May 7, 2026 Priya Shah – Business Editor Business

JD Sports is navigating a dual crisis: a projected decline in profits driven by cautious consumer spending and internal instability following the departure of its chairman after a boardroom conflict. The retail giant must now balance operational austerity with a leadership vacuum to maintain investor confidence and stabilize its market valuation.

This convergence of macroeconomic headwinds and governance volatility is a textbook case of corporate fragility. When a profit warning coincides with a C-suite exodus, the market stops looking at the balance sheet and starts questioning the culture. The immediate fiscal problem is margin compression; the systemic problem is a lack of cohesive strategic direction at the top. For a firm of this scale, resolving these frictions requires more than a new hire—it demands the intervention of corporate governance specialists to rebuild board synergy and restore fiduciary trust.
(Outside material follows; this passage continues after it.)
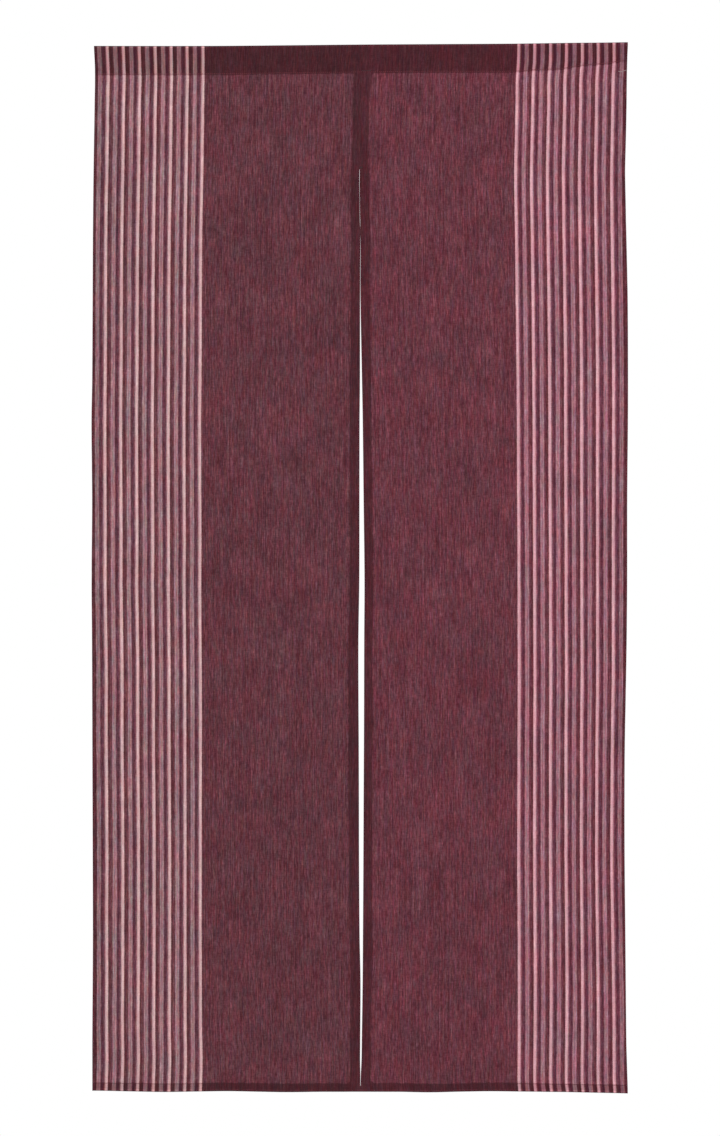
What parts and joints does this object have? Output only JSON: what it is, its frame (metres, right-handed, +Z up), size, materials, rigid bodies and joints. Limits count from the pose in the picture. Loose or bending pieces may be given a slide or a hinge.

The Consumption Crunch and Margin Compression

The warning of falling profits is a direct reflection of the current climate in consumer discretionary spending. As households tighten their belts, the “athleisure” and sportswear segments—once insulated by a trend of premiumization—are feeling the pinch. We are seeing a shift in purchasing behavior where the velocity of transactions is slowing, and the average order value is dipping.

From an analyst’s perspective, the concern isn’t just the top-line revenue dip, but the pressure on EBITDA margins. When volume drops, fixed costs—such as prime real estate leases and massive logistics networks—become a heavier burden on the P&L. This creates a dangerous squeeze on liquidity, forcing the company to choose between aggressive discounting to move inventory or maintaining price integrity at the cost of market share.

The volatility in the retail sector suggests that the era of easy growth is over. Companies are now fighting for a shrinking pool of disposable income, leading to an environment where operational efficiency is the only real lever for profit protection. To navigate this, many retailers are pivoting toward strategic financial advisors to optimize their capital structure and reduce OpEx without crippling their growth potential.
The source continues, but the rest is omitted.